A JPMorgan Chase executive, Lorna Hajdini, is facing sexual harassment and abuse allegations in a lawsuit that was later returned for correction and removed from public view. JPMorgan says it investigated and found no merit, noting the complainant refused to participate and did not provide supporting facts. The matter is reputationally negative for the bank and its executive, but the immediate market impact appears limited.

Analysis

This is less a revenue event than a governance and culture overhang, and the market should treat it as a volatility catalyst rather than a fundamental earnings shock. For a bank like JPM, the first-order damage is usually contained; the second-order risk is that headlines force a higher compliance/risk premium if this becomes a recurring narrative rather than an isolated dispute. The fact pattern currently cuts both ways: a withdrawn pleading reduces immediate legal pressure, but it also prolongs uncertainty because the case can be refiled with a cleaner record. The more important issue is duration. In the next 1-3 trading sessions, the stock can see sentiment-driven de-rating from discretionary accounts and any ESG-sensitive holders, but that tends to mean-revert unless there is corroborating evidence or regulator involvement.
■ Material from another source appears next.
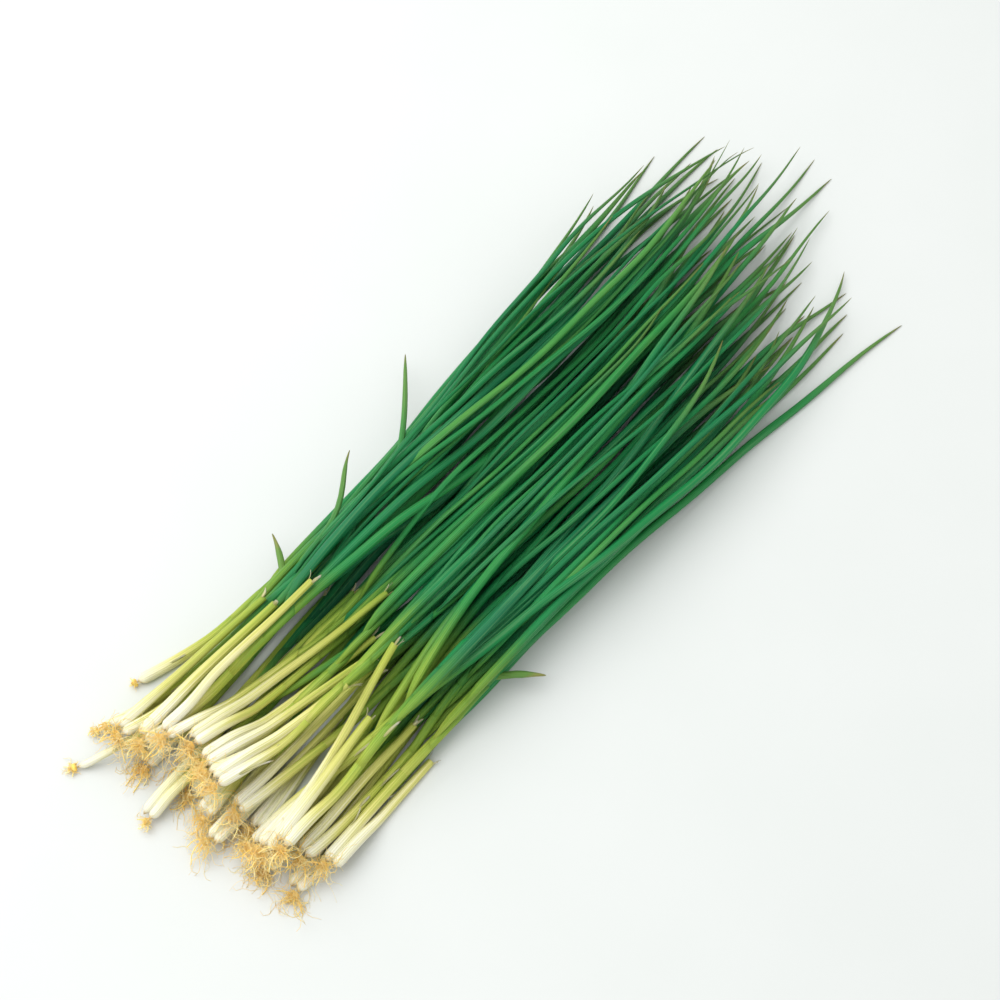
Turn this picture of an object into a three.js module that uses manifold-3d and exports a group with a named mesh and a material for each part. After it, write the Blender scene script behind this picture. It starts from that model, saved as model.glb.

Over a 1-3 month horizon, the main risk is discovery: if internal communications, HR process failures, or retaliation claims broaden, the story shifts from reputational noise to a management credibility issue, which can compress the multiple modestly versus peers even if earnings are unchanged. The contrarian view is that markets may be over-penalizing the incident because large-cap banks have become relatively insulated from one-off employment disputes unless they reveal systemic controls failures. The more tradable read-through is not JPM beta but litigation-as-governance risk across financials: any institution with recent internal conduct issues and weaker perceived oversight can cheapen faster on the same news cycle. If the matter quietly dies, the setup flips to a mean-reversion trade in JPM versus higher-risk peers that may still face latent conduct exposure. A cleaner second-order effect is on hiring and retention in front-office teams: high-profile conduct allegations can increase turnover friction in the affected business line and raise the cost of recruiting senior talent, which matters more for franchises where relationship capital is the product. That is usually a slow-burn issue, but if management responds with visible policy tightening, you can see short-term productivity drag offset by a medium-term de-risking premium.